В приведенном фрагменте британский писатель, конечно, не случайно упомянул «лабиринт улочек». Первым в истории о сооружении, состоящем из запутанных путей к выходу, сообщил Геродот, описывая египетский лабиринт возле города Крокодилополя, вмещающий около трех тысяч помещений. Но древнегреческий историк рассказал о колоссальном гранитном здании с запутанной схемой расположения комнат. Венеция же как город всей совокупностью тесно упакованных архитектурных сооружений могла бы, наверно, претендовать на звание самого гигантского лабиринта в мире.

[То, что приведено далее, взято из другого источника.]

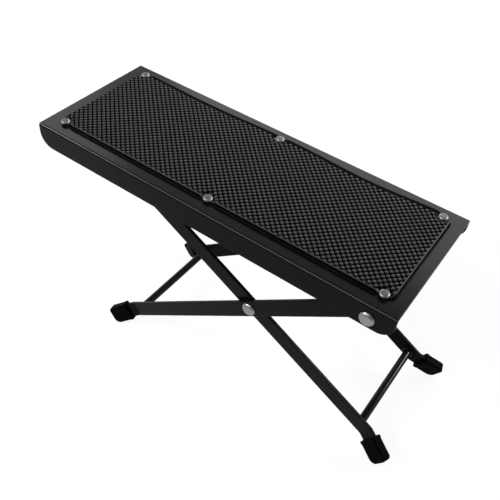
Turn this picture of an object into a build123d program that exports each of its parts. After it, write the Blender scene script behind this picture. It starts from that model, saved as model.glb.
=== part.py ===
from build123d import *
from dataclasses import dataclass
from math import acos, asin, atan2, copysign, cos, degrees, hypot, radians, sin, tan
import os

# Folding footrest: a pressed channel plate with a rubber mat, carried by two crossed frames of
# flat bar. Millimetres and degrees. +X points to the low end of the plate, +Y to the far side
# and +Z up. The floor is at Z = 0 and the origin is under the middle of the whole object.
# The plate has axes of its own: u along it from its high end, v across it, n above its top face.

# Pressed plate
plate_length = 280.0
plate_width = 106.5
plate_sheet = 1.5
flange_depth = 17.6
press_radius = 1.7
plate_edge_radius = 0.3
flange_end_radius = 10.5

# Rubber mat, set in from the plate's edges, with a thin straight border. The thicker body on it
# is drawn in between the rivets at the far edge, and its rim is lower than the raised lozenges.
# These stand for a finer pattern of the same kind.
mat_high_margin = 10.0
mat_low_margin = 8.0
mat_side_margin = 9.45
mat_thickness = 3.1
mat_corner_radius = 6.0
mat_border_height = 1.2
mat_rim = 0.9
mat_rim_height = 2.8
mat_field_height = 2.2
mat_draw_high_bay = 1.0
mat_draw_low_bay = 2.4
lozenge_columns = 17
lozenge_rows = 6
lozenge_foot_share = 0.86
lozenge_top_share = 0.62

# Rivets that hold the mat, in three pairs. The heads press dimples into the rubber.
mat_rivet_inset = 14.6
mat_rivet_to_edge = 2.3
mat_rivet_head_diameter = 6.5
mat_rivet_head_height = 1.4
mat_rivet_head_edge = 0.3
rivet_flat_share = 0.55
mat_rivet_shank = 3.2
mat_rivet_tail_diameter = 5.4
mat_rivet_tail_height = 1.1
mat_seat_thickness = 1.7
mat_dimple_diameter = 13.5
mat_dimple_floor_diameter = 7.2

# Linkage. The plate turns on the outer legs near its low end, the frames cross at the scissor
# rivets, and the lock rod at the top of the inner frame sits under the notched racks.
plate_pivot_inset = 16.8
plate_pivot_depth = 10.5
lock_rod_depth = 13.0
lock_rod_to_pivot = 190.4
outer_pivot_to_scissor = 104.0
inner_rod_to_scissor = 124.0
leg_end_to_bend = 242.0

# Flat bar of the legs
bar_width = 12.6
bar_thickness = 2.5
bar_edge_radius = 0.4
bar_to_flange = 7.55
bar_gap = 0.6
splay_angle = 20.0
splay_radius = 9.0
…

У И. Бродского две основные ассоциации с лабиринтом венецианских улиц. Первая, что вполне предсказуемо, связана с известнейшим мифом древней критской цивилизации: «Продвигаясь по этим лабиринтам, никогда не знаешь, преследуешь ли ты какую-то цель или бежишь от себя, охотник ты или дичь. Точно, не святой, но пока что, возможно, и не полноценный дракон; вряд ли Тесей, но и не изголодавшийся по девушкам Минотавр. Впрочем, греческая версия звучит привычней, поскольку победитель не получает ничего…» [Бродский 2004, с. 113]. Вторая у поэта сопрягается с учреждением, впервые появившимся на земле древнего Востока, в ливанском городе Библ: «Остается читать и уныло разгуливать. Что почти одно и то же, поскольку вечером эти каменные узкие улочки похожи на проходы между стеллажами огромной пустой библиотеки, и с той же тишиной. Все „книги“ захлопнуты наглухо, и о чем они, догадываешься по имени на корешке под дверным звонком» [Там же, с. 122].